When a doctor says that nothing more can be done to help, it can be very frustrating. It can be even more devastating when this pertains to a child. But what if this wasn't true? What if, "nothing more can be done," really meant, "I don't know what else to do"? This is exactly what happened to Dr. Susan Barry, associate professor of biological sciences at Mount Holyoke College in Massachusetts. After just 6 months of vision therapy, Dr. Barry was able to resolve what other doctors had told her would be impossible.
Dr. Oliver Sacks is a world-renowned neurologist, physician, and writer. He is perhaps best known for his book, The Man Who Mistook His Wife For a Hat, and the movie Awakenings. Dr. Sacks recently authored an article in the June 19th 2006 issue of New Yorker Magazine, titled "Stereo Sue: Why Two Eyes Are Better Than One". He discusses Dr. Sue Barry, who had had three eye surgeries between the ages of two and seven, but despite those surgeries, the doctors were unable to straighten her eyes. Since the two eyes did not work together, she developed a "lazy eye". Her parents were told nothing more could be done. She was unfortunately resigned to a life without depth perception. As she approached her 50th birthday she began to experience new vision problems. Fortunately she found a developmental optometrist who was able to help her.
Many doctors still think and advise parents that lazy eye is not treatable after the age of 7. New research is confirming what developmental optometrists have known for years, that it is never too late to treat this, thanks to vision therapy!
As with most vision defects, strabismus and amblyopia are easier to treat when diagnosed early. It is important to know however that both children and adults can still greatly benefit from vision therapy, regardless of age. Surgery is often not the answer. Surgery simply addresses appearance. Vision Therapy addresses not only how someone looks, but also how someone sees.
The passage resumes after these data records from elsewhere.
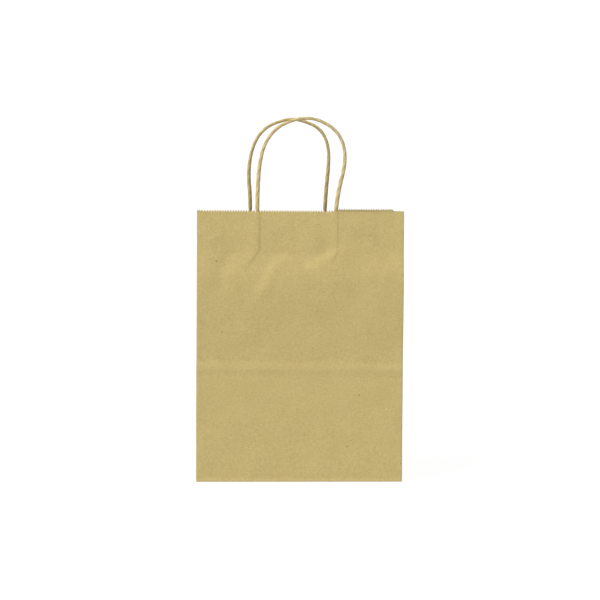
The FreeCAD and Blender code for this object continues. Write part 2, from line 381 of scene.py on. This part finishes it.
def wall_columns(middle):
    """Across a wall: two to a tooth, and closer where a cord's edge is pressed out."""
    even = np.linspace(-width / 2, width / 2, 161)
    ends = np.array([-101.45, -101.15, 101.15, 101.45]) * mm
    close = [np.arange(-1.8, 4.2, 0.42) * mm + middle + s * cord_spacing / 2 for s in (-1, 1)]
    both = np.unique(np.round(np.concatenate([even, ends, *close]), 6))
    keep = np.concatenate([[True], np.diff(both) > 0.12 * mm])
    return both[keep | np.isin(both, np.round(even, 6))]


wall_rows = np.concatenate([np.array([-1.6, -0.7, 0.0, 0.15, 0.45, 1.0, 1.8, 2.7, 3.8]),
                            np.arange(5.4, 102.0, 2.2),
                            np.arange(102.6, 124.0, 0.9), np.arange(125.0, 212.0, 1.9),
                            np.arange(213.0, 240.0, 1.1), np.arange(241.4, 263.0, 2.0),
                            np.array([264.0, (height + tooth_rise) / mm])]) * mm
front_columns, back_columns = wall_columns(front_middle), wall_columns(back_middle)


crease_round, foot_height = 0.38 * mm, 0.045 * mm


def rounded(distance):
    """How far a sheet turns inwards at this distance from a crease."""
    return crease_round * (1.0 - ease(distance, -0.1 * mm, 0.55 * mm))


def turned_in(x, z):
    """Past the crease at the foot of a wall the sheet goes on inwards, along the floor."""
    return np.maximum(-z, 0.0) * (0.15 + 0.85 * ease(width / 2 - np.abs(x), 0.0, 1.5 * mm))


def front_place(x, z, inward=0.0):
    turn = rounded(width / 2 - np.abs(x)) + rounded(z) + turned_in(x, z)
    cut = np.where(z > height, teeth(x, -width / 2), 0.0)
    z = np.maximum(z, foot_height)
    return on_wall(-1, x, inward + turn - front_relief(x, np.minimum(z, relief_top)), z - cut)


def edge_sag(x):
    """The back wall was cut a little out of square: its top edge is lower on the left."""
    return 4.4 * mm * (1.0 - ease(x, 32 * mm, 44 * mm))


def back_place(x, z, inward=0.0):
    turn = rounded(width / 2 - np.abs(x)) + rounded(z) + turned_in(x, z)
    cut = np.where(z > height, teeth(x, -width / 2), 0.0)
    z = np.maximum(z, foot_height)
    sag = edge_sag(x) * ease(z, 120 * mm, 260 * mm)
    return on_wall(1, x, inward + turn - back_relief(x, np.minimum(z, relief_top)), z - cut - sag)


front = paper_piece("front_sheet", front_columns, wall_rows, front_place, paper)
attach(front, "front_wall")
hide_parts("front_panel")
behind = paper_piece("back_sheet", back_columns[::-1], wall_rows, back_place, paper)
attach(behind, "back_wall")
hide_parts("back_panel")
for sheet in (front, behind):
    sheet.data.materials.append(sheet_paper)

# ---- side seam -------------------------------------------------------------------------------
# The sheet is closed into a tube by a lap down one side of the back wall, on the inside, with
# a line of paste under it. It follows the back wall.


def span(columns, low, high):
    """The part of a list between two ends, ends included."""
    inside = [c for c in columns if low + 0.2 * mm < c < high - 0.2 * mm]
    return np.array([low, *inside, high])


paste_thickness = 0.05 * mm
dried_paste = bpy.data.materials.new("dried paste")
dried_paste.use_nodes = True
film = dried_paste.node_tree.nodes["Principled BSDF"]
paste_wire = Wire(dried_paste.node_tree)
paste_place = paste_wire.node("TexCoord", out="Object")
smear = paste_wire.node("TexNoise", {"Vector": paste_place, "Scale": 160.0, "Detail": 4.0})
paste_wire.blend(smear, (0.62, 0.55, 0.38, 1.0), (0.78, 0.72, 0.56, 1.0)).feed(film, "Base Color")
(0.35 + 0.3 * smear).feed(film, "Roughness")
paste_wire.node("Bump", {"Height": smear, "Distance": 0.00005, "Strength": 0.4}).feed(film, "Normal")

lap = paper_piece("seam_lap", span(back_columns, 86.6 * mm, 101.15 * mm)[::-1],
                  span(wall_rows, 1.15 * mm, 264.2 * mm),
                  lambda x, z: back_place(x, z, paper + paste_thickness), paper)
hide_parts("side_seam_lap")
lap.data.materials.append(sheet_paper)
line = paper_piece("seam_paste", span(back_columns, 89.1 * mm, 98.7 * mm)[::-1],
                   span(wall_rows, 3.65 * mm, 262.5 * mm),
                   lambda x, z: back_place(x, z, paper), paste_thickness)
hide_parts("side_seam_glue")
line.data.materials.append(dried_paste)
for piece in (lap, line):
    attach(piece, "back_wall")

# ---- gussets ---------------------------------------------------------------------------------
# Each side wall is folded in down its middle, so that the bag can close. Each half is a twisted
# sheet from a corner of the bag to the middle crease, pinked along the mouth like the panels.
tuck = math.sqrt((depth / 2) ** 2 - (depth / 2 - lean_in) ** 2)
mouth_height = height * math.cos(lean)
last_row = 0.995


def gusset_half(name, side, way, seed):
    """Half a side wall: side is -1 on the left, way is -1 for the half next to the front."""
    foot = Vector((side * width / 2, way * (depth / 2 - 0.10 * mm), 0.35 * mm))
    head = Vector((side * width / 2, way * (depth / 2 - 4.40 * mm), mouth_height))
    low = Vector((side * width / 2, way * 0.04 * mm, depth / 2 + 0.25 * mm))
    high = Vector((side * (width / 2 - tuck), way * 0.04 * mm, mouth_height))
    steps = np.linspace(0.0, 1.0, 49)
    heights = np.concatenate([np.linspace(0.0, 0.9865, 88), [1.0]])

    def place(u, v):
        """u runs from the corner of the bag to the middle crease, and v from foot to mouth."""
        corner = np.outer(1 - v, foot) + np.outer(v, head)
        crease = np.outer(1 - v, low) + np.outer(v, high)
        spot = corner * (1 - u)[:, None] + crease * u[:, None]
        puff = np.sin(math.pi * u) * np.sin(math.pi * v ** 0.8) * (1.6 * mm)
        rough = np.array([noise.noise(Vector((a * 2.4, seed, b * 6.0))) for a, b in zip(u, v)])
        edge = np.clip(12.0 * u * (1 - u) * np.clip(4.0 * v, 0, 1), 0.0, 1.0)
        spot[:, 0] += side * (puff + 1.1 * mm * rough * edge)
        relief = front_relief if way < 0 else back_relief
        edge_out = relief(np.full(v.shape, side * width / 2), np.minimum(v * height, relief_top))
        spot[:, 1] += way * edge_out * (1.0 - u) ** 2 * ease(v, 0.0, 0.15)
        sag = edge_sag(np.array([side * width / 2]))
        spot[:, 2] -= sag * ease(v, 0.45, 1.0) * (0.85 * u + (1.0 - u if way > 0 else 0.0))
        cut = teeth(spot[:, 1], way * (depth / 2 - 4.7 * mm)) - tooth_rise
        spot[:, 2] -= np.where(v > last_row, cut, 0.0)
        return spot

    order = steps if side * way < 0 else steps[::-1]
    piece = paper_piece(name, order, heights, place, paper)
    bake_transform(piece)
    piece.data.materials.append(sheet_paper)
    return piece


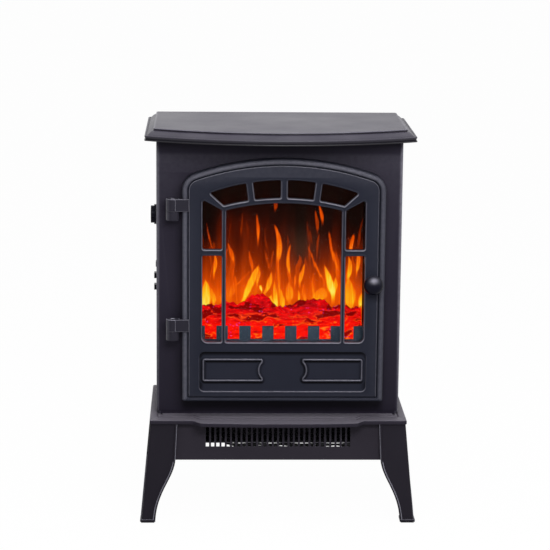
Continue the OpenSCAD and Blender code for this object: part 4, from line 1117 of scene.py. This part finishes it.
def hearth_outline(side, front):
    """The slab seen from above: straight corners, S-curved shoulders and a bowed tongue in front."""
    y = CORNER_Y + front
    bow_r = (TONGUE_HALF**2 + TONGUE_BOW**2) / (2 * TONGUE_BOW)
    left = []
    for i in range(15):
        t = i / 14
        s = t * t * (3 - 2 * t)
        left.append((-TONGUE_HALF - SHOULDER_W * (1 - t), y - TONGUE_OUT * s))
    for i in range(1, 17):
        x = -TONGUE_HALF + TONGUE_HALF * i / 16
        left.append((x, y - TONGUE_OUT - TONGUE_BOW + arc_drop(bow_r, x)))
    right = flipped(left[:-1])
    x, rear = HEARTH_HALF - side, HEARTH_REAR - side
    points = [(-x, rear), (-x, y)] + left + right + [(x, y), (x, rear)]
    radii = [3.0, 3.0] + [0] * (len(left) + len(right)) + [3.0, 3.0]
    return rounded(points, radii, 5)


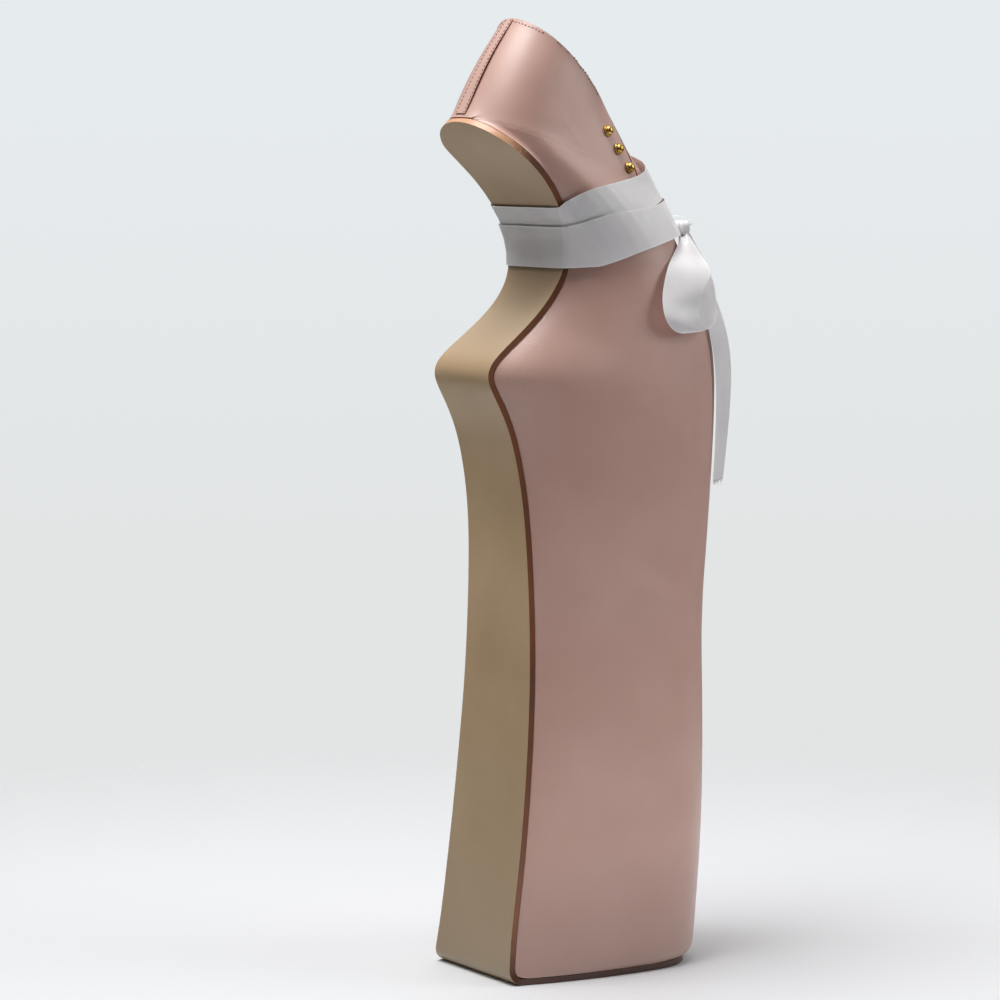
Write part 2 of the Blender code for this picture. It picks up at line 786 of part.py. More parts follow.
def main():
    for old in list(bpy.data.objects):
        bpy.data.objects.remove(old)
    make_outsole()
    make_upper()
    make_platform()
    make_insole()
    make_back_strip()
    make_underlap()
    for number, (height, angle) in enumerate(STUDS, 1):
        make_stud(f"stud_{number}", height, angle)
    for name, (marks, layer) in TURNS.items():
        make_turn(name, marks, layer)
    make_knot()
    for name, shape in LOOPS.items():
        make_loop(name, *shape)
    for name, shape in TAILS.items():
        make_tail(name, *shape)


main()
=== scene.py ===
"""The looks of a platform ballet heel: pink leather drawn over a tall platform, one strip of sole
leather with a burnished edge, gold studs, and a satin ribbon tied in a bow.

Everything is in metres, in the part's own frame: toe +X, up +Z, outer side -Y, floor at Z = 0.
"""

import math
import random

import bmesh
import bpy
import numpy as np
from mathutils import Matrix, Vector, noise
from mathutils.bvhtree import BVHTree
from mathutils.kdtree import KDTree


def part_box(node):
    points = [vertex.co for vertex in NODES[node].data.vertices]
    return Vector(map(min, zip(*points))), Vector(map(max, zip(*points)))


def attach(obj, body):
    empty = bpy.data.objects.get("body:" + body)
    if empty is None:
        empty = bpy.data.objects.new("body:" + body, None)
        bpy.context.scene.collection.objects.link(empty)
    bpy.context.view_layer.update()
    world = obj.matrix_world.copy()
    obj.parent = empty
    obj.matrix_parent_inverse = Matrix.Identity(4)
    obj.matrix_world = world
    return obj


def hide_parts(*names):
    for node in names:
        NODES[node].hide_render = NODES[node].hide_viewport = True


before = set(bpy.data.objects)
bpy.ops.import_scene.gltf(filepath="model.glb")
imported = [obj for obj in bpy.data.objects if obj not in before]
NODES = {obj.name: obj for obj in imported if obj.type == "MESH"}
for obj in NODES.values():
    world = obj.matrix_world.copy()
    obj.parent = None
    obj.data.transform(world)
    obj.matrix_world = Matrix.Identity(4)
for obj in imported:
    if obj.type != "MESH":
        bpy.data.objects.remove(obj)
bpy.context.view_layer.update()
MM = 0.001

VIEW = {
    "place": (-1.006, -1.428, 0.408),
    "heading": 34.0,  # degrees from +Y towards +X
    "down": 5.9,
    "lens": 129.6,
}

# The directions of the bow: to the viewer's right, up, and away from where the shoe is seen.
HEADING = math.radians(VIEW["heading"])
SIDE = Vector((math.cos(HEADING), -math.sin(HEADING), 0))
AWAY = Vector((math.sin(HEADING), math.cos(HEADING), 0))

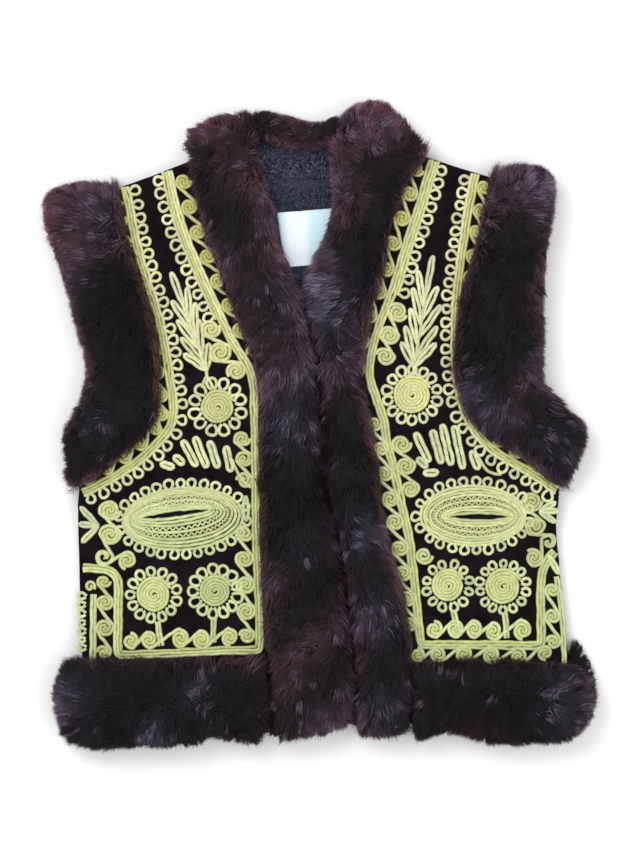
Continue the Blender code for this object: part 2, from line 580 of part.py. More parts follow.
def flower(name, tree, centre, coil, petal, petals):
    """A coiled disc in a ring of looped petals: a scalloped low pad with a raised middle."""
    count = 2 * petals

    def ring(radius, dip):
        return [(centre[0] + radius * (1 - dip * (k % 2)) * math.cos(2 * math.pi * k / count),
                 centre[1] + radius * (1 - dip * (k % 2)) * math.sin(2 * math.pi * k / count))
                for k in range(count)]

    rings = [(0.0, ring(petal, 0.16)), (CORD_RISE * 0.7, ring(petal - 0.8, 0.16)),
             (CORD_RISE, ring(coil, 0.0)), (CORD_RISE * 1.25, ring(coil * 0.55, 0.0))]
    points, faces, count = stacked(tree, rings)
    last = len(points) - count
    points += [raised(tree, *centre, CORD_RISE * 1.25), raised(tree, *centre, 0.0)]
    faces += [(last + k, last + (k + 1) % count, len(points) - 2) for k in range(count)]
    faces += [((k + 1) % count, k, len(points) - 1) for k in range(count)]
    return solid(name, points, faces, "cord")


def pocket_welt(name, tree, centre, half_long, half_wide, tilt, slit):
    """The oval pad of cords round a pocket slit, with a looped edge, open at the slit."""
    slit_centre, slit_long, slit_wide, slit_tilt = slit
    count = 2 * WELT_PETALS

    def oval(share, dip=0.0):
        out = ellipse(centre, half_long * share, half_wide * share, tilt, count)
        inwards = 1 - dip
        dipped = ellipse(centre, half_long * share * inwards, half_wide * share * inwards, tilt, count)
        return [dipped[k] if k % 2 else out[k] for k in range(count)]

    mouth = ellipse(slit_centre, slit_long, slit_wide, slit_tilt, count)
    lip = ellipse(slit_centre, slit_long + 3, slit_wide + 3.5, slit_tilt, count)
    rings = [(0.0, mouth), (0.0, lip), (0.0, oval(0.62)), (0.0, oval(1.0, 0.08)),
             (CORD_RISE * 0.7, oval(0.99, 0.08)), (CORD_RISE, oval(0.8)), (CORD_RISE * 1.2, oval(0.5)),
             (CORD_RISE * 1.35, lip), (CORD_RISE, mouth)]
    points, faces, count = stacked(tree, rings)
    last = len(points) - count
    faces += [(last + k, last + (k + 1) % count, (k + 1) % count, k) for k in range(count)]
    return solid(name, points, faces, "cord")


def ribbed_strip(name, tree, spine, left, right):
    """A raised flat shape: a spine of points with an outline of the same count on either side."""
    points, faces = [], []
    rows = len(spine)
    for rise in (0.0, CORD_RISE):
        for line in (left, spine, right):
            middle = line is spine
            points += [raised(tree, x, y, rise * (1.15 if middle else 0.85)) for x, y in line]
    low = (0, rows, 2 * rows)
    high = (3 * rows, 4 * rows, 5 * rows)
    for i in range(rows - 1):
        for a, b in ((0, 1), (1, 2)):
            faces.append((high[a] + i, high[a] + i + 1, high[b] + i + 1, high[b] + i))
            faces.append((low[a] + i, low[b] + i, low[b] + i + 1, low[a] + i + 1))
        faces.append((low[0] + i, low[0] + i + 1, high[0] + i + 1, high[0] + i))
        faces.append((low[2] + i + 1, low[2] + i, high[2] + i, high[2] + i + 1))
    for i in (0, rows - 1):
        faces.append((low[0] + i, high[0] + i, high[1] + i, low[1] + i))
        faces.append((low[1] + i, high[1] + i, high[2] + i, low[2] + i))
    return solid(name, points, faces, "cord", smooth=False)


def leaf_spray(name, tree, foot, tip, width, pairs):
    """A stem with pairs of slanting leaves that grow wider towards the middle and end in a tip leaf."""
    axis = Vector((tip[0] - foot[0], tip[1] - foot[1]))
    length = axis.length
    axis.normalize()
    across = Vector((-axis.y, axis.x))
    stations = [(0.0, 2.0)]
    for k in range(pairs):
        start = 0.02 + 0.8 * k / pairs
        reach = width / 2 * (1.0 - 0.13 * abs(k - 1))
        stations += [(start + 0.07, 4.5), (start + 0.22, reach), (start + 0.235, 0.62 * reach)]
    stations = sorted(stations) + [(0.9, 3.6), (1.0, 1.6)]
    lines = {-1: [], 0: [], 1: []}
    for share, half in stations:
        for sign in lines:
            place = Vector(foot) + axis * length * share + across * half * sign
            lines[sign].append(tuple(place))
    return ribbed_strip(name, tree, lines[0], lines[-1], lines[1])


def finger_comb(name, tree, fingers):
    """A row of slanting cord fingers joined at their feet."""
    base_line, left, right = [], [], []
    for foot, tip in fingers:
        slant = Vector((tip[0] - foot[0], tip[1] - foot[1])).normalized()
        across = Vector((slant.y, -slant.x)) * FINGER_WIDTH / 2
        start, end = Vector(foot), Vector(tip)
        for side, inwards in ((-1, 0.0), (-0.55, 1.0), (0.55, 1.0), (1, 0.0)):
            shift = across * side
            low = start + shift - slant * 3.0
            high = end + shift if inwards else end + shift - slant * 3.0
            left.append(tuple(low))
            right.append(tuple(high))
            base_line.append(tuple((low + high) / 2))
        middle = start + across * 1.25
        if foot != fingers[-1][0]:
            left.append(tuple(middle - slant * 3.0))
            base_line.append(tuple(middle - slant * 0.5))
            right.append(tuple(middle + slant * 2.0))
    return ribbed_strip(name, tree, base_line, left, right)


def pocket_bag(front, slit_centre):
    """The dark bag behind a pocket slit, flat on the lining."""
    x, y = slit_centre
    half, low = POCKET_HALF_WIDTH, y - POCKET_DEEP
    corner = POCKET_CORNER
    outline = [(x - half, y + POCKET_ABOVE), (x + half, y + POCKET_ABOVE), (x + half, low + corner),
               (x + half - corner, low), (x - half + corner, low), (x - half, low + corner)]
    plate(f"pocket_bag_{front.side}", outline, LABEL_BASE, LABEL_BASE + POCKET_THICK, "pocketing")


def build():
    clear_scene()
    fronts = {"right": Front("right"), "left": Front("left")}
    trees = {}
    for side, slit in SLITS.items():
        trees[side] = front_panel(fronts[side], slit_cutter(f"slit_cutter_{side}", *slit))
        pocket_bag(fronts[side], slit[0])
    back_and_lining(fronts)
    front_trim(fronts["right"], FOOT_RIGHT, COLLAR_TURN_RIGHT)
    front_trim(fronts["left"], FOOT_LEFT, COLLAR_TURN_LEFT)
    collar_back()
    armhole_trim(fronts["right"], ARMHOLE_OUTER_RIGHT, ARMHOLE_END_RIGHT)
    armhole_trim(fronts["left"], ARMHOLE_OUTER_LEFT, ARMHOLE_END_LEFT)
    hem_trim("hem_trim_right", HEM_RIGHT + [HEM_RIGHT_END], HEM_SPLIT + SEAM_GAP, HEM_PROFILE)
    hem_trim("hem_trim_left", [HEM_LEFT_START] + HEM_LEFT, HEM_SPLIT + SEAM_GAP, HEM_PROFILE)
    hem_trim("hem_trim_back", HEM_BACK, 0.0, BACK_HEM_PROFILE)
    for name, side, line, width in BANDS:
        cord_band(name, trees[side], line, width)
    for name, side, centre, coil, petal, petals in FLOWERS:
        flower(name, trees[side], centre, coil, petal, petals)
    for name, side, centre, half_long, half_wide, tilt in POCKETS:
        pocket_welt(name, trees[side], centre, half_long, half_wide, tilt, SLITS[side])
    for name, side, foot, tip, width, pairs in SPRAYS:
        leaf_spray(name, trees[side], foot, tip, width, pairs)
    for name, side, fingers in COMBS:
        finger_comb(name, trees[side], fingers)


build()
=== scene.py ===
"""Looks of the embroidered folk vest: velvet under lime cord work, long fur trims and a boucle lining.

Tables are in millimetres in plan: +X is the wearer's left and +Y runs from hem to neck.
Names ending in _right and _left are the wearer's sides.
"""

import math

import bmesh
import bpy
import numpy as np
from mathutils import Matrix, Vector, kdtree
from mathutils.bvhtree import BVHTree


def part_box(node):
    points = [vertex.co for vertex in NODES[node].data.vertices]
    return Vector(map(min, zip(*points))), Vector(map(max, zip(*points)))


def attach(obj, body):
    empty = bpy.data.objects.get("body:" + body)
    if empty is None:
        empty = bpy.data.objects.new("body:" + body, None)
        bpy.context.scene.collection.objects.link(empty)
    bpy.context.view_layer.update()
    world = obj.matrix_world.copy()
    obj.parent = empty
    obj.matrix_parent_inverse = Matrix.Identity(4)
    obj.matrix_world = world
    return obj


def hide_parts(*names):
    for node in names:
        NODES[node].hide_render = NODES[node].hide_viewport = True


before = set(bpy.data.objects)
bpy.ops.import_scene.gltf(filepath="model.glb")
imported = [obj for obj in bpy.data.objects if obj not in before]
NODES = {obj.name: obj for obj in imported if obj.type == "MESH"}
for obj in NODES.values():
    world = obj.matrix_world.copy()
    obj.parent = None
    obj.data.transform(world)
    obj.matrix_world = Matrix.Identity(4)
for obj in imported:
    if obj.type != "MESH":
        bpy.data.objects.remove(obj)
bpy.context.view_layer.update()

MM = 0.001
SIDES = ("right", "left")
# The panel's side of the armhole band, going down it: 1 left, -1 right. It is on the neck band's other side.
PANEL_WAY = {"right": 1, "left": -1}

# Widths of the cord in loops, rings and stems, coiled flowers, petals, leaves, finger combs and scrolls. The
# cords of a band share its width.
CORD = 3.4
COIL_CORD = 3.8
PETAL_CORD = 3.5
LEAF_CORD = 3.7
FINGER_CORD = 4.3
SCROLL_CORD = 3.9
# A cord is half round: how high it stands, how deep its feet sink into the velvet, and how far it wanders.
CORD_RISE = 1.9
CORD_SINK = 0.6
WANDER = 0.30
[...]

It is important that parents are aware of ALL treatment options.
If you are told that nothing else can be done, don't give up hope. One out of four children have vision problems that interfere with sports performance, reading and/or learning. This includes children who have passed school vision screenings. To determine if your child's difficulties are due to vision, ask yourself these questions:
Does your child:
Get frustrated trying to read or do homework?
Take much longer doing his/her homework than it should?
Have poor hand-eye coordination, or seem clumsy?
Copy slowly or make lots of errors when copying from the board?
Find it harder to read at the end of the day than in the morning?
Skip words or repeat lines when reading out loud to you?
Reverse letters like b's into d's when reading?
Have a short attention span with schoolwork?
Any one of these symptoms may be a sign that your child has a correctable vision problem.